4. EPS accretion in FY15 is based on the following key assumptions:
- MacGen is acquired in September 2014;
- Spot and contract wholesale prices are materially the same as those implied by the forward curves;
- Generation volumes and plant availability are consistent with prior years and there are no material unplanned plant outages;
- A zero carbon price;
- AGL raises approximately $1.2 billion under the Offer; and
- AGL raises approximately $350 million of debt.
- Based on a Theoretical Ex-Rights Price (TERP) adjusted EPS calculation.
- Indicative Timetable, Relevant Disclosures and Shareholder Information.
- Macquarie Generation Acquisition Presentation.
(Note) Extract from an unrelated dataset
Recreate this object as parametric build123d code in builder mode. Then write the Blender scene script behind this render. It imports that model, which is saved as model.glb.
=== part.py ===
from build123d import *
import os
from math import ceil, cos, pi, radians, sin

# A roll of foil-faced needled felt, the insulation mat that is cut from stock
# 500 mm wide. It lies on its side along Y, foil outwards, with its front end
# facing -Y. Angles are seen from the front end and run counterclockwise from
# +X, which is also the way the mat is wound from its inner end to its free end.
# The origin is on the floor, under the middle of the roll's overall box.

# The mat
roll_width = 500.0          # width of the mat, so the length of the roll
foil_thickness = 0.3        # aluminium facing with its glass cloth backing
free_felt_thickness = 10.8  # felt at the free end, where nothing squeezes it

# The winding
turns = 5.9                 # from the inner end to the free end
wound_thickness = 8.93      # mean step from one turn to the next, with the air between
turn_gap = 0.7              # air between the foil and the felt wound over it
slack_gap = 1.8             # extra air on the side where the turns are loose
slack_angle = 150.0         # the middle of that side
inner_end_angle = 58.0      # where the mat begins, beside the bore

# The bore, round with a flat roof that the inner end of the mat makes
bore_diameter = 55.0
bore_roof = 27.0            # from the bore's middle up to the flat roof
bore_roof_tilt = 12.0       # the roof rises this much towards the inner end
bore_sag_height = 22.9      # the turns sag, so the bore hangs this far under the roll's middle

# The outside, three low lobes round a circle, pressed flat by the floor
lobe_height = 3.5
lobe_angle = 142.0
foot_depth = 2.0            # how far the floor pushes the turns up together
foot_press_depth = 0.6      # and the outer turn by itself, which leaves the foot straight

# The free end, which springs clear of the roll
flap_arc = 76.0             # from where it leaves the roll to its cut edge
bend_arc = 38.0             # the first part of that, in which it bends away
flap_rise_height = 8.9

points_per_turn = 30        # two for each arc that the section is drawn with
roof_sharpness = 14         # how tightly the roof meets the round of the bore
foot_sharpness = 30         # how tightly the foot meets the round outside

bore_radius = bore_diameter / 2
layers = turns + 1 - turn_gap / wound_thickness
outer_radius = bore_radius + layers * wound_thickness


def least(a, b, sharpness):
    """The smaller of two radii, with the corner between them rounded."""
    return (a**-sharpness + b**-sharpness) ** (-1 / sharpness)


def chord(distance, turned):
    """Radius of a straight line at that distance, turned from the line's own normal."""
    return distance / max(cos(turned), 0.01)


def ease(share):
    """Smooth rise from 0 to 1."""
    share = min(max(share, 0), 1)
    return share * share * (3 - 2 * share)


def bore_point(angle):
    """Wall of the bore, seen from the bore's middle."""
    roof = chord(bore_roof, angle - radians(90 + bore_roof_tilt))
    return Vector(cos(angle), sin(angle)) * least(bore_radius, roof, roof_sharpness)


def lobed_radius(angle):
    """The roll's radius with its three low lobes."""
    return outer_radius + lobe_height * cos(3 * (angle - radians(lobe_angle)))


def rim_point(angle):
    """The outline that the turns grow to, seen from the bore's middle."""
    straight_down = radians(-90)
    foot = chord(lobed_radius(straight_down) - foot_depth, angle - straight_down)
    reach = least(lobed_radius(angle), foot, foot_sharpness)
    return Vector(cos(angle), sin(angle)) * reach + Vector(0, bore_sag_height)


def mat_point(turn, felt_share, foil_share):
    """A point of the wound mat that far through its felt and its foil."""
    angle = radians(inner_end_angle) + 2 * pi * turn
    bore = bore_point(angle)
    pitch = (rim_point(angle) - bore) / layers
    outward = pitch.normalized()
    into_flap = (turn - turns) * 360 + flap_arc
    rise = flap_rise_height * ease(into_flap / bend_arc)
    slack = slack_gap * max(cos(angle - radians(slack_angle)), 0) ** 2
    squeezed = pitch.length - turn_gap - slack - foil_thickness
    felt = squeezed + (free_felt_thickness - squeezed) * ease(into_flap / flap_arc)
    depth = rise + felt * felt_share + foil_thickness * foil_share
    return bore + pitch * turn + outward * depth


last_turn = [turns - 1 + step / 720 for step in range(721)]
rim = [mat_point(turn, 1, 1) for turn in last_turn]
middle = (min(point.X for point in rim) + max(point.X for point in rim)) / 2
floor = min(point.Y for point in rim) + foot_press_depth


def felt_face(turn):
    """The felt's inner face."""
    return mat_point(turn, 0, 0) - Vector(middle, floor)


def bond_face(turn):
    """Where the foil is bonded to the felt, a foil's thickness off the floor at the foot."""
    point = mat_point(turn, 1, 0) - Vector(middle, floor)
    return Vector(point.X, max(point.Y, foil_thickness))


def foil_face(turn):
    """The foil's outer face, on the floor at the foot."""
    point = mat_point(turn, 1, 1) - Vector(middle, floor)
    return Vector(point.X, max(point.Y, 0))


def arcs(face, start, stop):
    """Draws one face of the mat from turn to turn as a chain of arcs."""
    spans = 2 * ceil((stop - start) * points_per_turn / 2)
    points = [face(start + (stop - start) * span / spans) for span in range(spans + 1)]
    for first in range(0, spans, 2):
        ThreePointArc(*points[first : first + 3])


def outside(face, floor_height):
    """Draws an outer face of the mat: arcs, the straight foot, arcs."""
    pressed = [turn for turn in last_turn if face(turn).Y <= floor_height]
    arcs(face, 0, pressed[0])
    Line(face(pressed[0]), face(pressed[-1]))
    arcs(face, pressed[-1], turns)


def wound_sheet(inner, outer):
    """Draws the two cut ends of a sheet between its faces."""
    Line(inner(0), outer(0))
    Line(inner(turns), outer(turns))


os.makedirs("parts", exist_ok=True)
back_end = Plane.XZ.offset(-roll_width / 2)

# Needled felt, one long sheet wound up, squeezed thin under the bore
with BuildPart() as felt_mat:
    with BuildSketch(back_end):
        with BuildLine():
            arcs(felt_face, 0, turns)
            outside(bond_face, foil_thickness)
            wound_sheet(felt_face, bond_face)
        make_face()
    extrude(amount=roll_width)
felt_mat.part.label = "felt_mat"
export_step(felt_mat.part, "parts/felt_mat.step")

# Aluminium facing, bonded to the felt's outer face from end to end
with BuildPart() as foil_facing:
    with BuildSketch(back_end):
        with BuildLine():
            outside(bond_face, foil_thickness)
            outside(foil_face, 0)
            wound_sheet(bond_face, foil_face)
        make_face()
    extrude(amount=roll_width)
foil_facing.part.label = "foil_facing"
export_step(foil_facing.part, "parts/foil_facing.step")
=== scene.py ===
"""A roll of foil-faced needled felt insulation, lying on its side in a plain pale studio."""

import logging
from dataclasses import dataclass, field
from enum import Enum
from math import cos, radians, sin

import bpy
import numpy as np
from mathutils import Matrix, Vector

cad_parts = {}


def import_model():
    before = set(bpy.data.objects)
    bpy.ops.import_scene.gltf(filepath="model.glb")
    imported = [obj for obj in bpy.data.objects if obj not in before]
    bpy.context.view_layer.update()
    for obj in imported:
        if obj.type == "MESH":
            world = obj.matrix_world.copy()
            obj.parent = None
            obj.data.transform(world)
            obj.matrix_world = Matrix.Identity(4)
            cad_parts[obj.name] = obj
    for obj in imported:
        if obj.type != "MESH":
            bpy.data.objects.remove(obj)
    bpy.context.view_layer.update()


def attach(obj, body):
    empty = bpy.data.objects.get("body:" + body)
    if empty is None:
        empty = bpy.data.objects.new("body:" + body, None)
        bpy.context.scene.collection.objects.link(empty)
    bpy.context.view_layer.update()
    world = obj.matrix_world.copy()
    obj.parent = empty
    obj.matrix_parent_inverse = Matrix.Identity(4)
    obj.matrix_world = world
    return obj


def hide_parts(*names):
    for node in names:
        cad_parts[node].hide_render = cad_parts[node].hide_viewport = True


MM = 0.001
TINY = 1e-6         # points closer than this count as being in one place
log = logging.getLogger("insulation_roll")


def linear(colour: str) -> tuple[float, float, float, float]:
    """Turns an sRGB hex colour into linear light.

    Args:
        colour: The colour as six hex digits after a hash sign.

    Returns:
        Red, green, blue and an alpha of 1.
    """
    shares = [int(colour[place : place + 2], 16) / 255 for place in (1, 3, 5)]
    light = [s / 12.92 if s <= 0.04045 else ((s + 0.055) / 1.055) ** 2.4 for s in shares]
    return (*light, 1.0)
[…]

AGL is one of Australia's leading integrated energy companies and largest ASX listed owner, operator and developer of renewable energy generation in the country. Drawing on over 175 years of experience, AGL operates retail and merchant energy businesses, power generation assets and an upstream gas portfolio. AGL has one of Australia's largest retail energy and dual fuel customer bases. AGL has a diverse power generation portfolio including base, peaking and intermediate generation plants, spread across traditional thermal generation as well as renewable sources including hydro, wind, landfill gas and biomass. AGL is taking action toward creating a sustainable energy future for our investors, communities and customers.
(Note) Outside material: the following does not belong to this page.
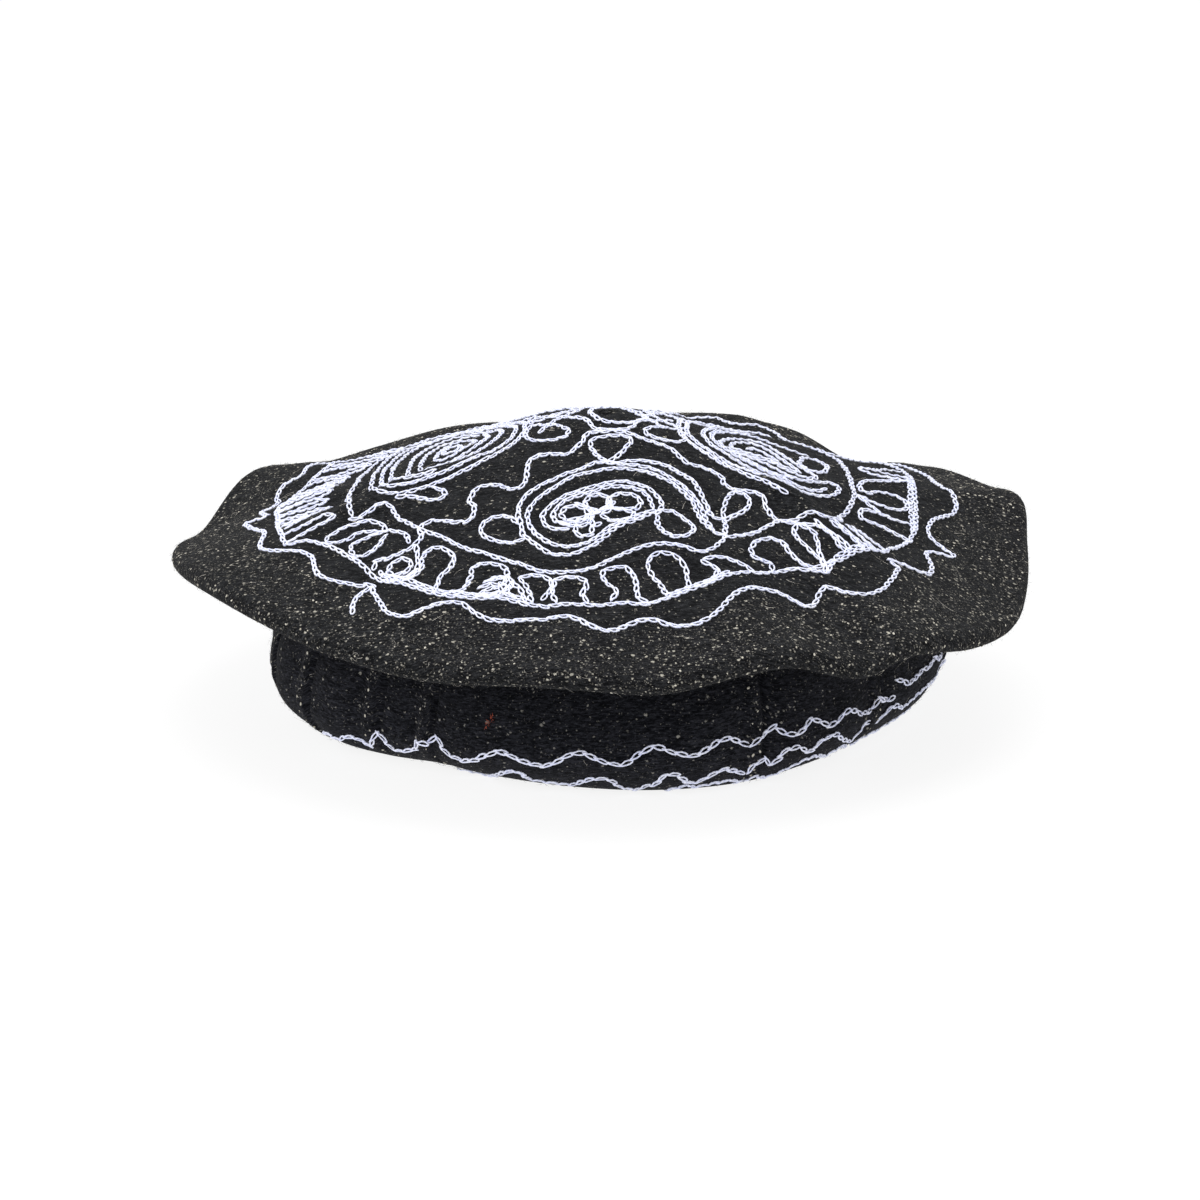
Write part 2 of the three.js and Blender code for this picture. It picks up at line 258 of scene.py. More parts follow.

MacGen is the largest producer of electricity in New South Wales. The assets include the Bayswater (2,640 MW) and Liddell (2,000 MW) black coal fired power stations, Hunter Valley Gas Turbines (50 MW), Bayswater B and Tomago development sites, Liddell solar farm, extensive coal handling infrastructure comprising rail unloaders and conveyor systems, 104 million tonnes of contracted coal and approximately 4.2 million tonne coal stockpile. MacGen employs approximately 660 people (full time equivalent).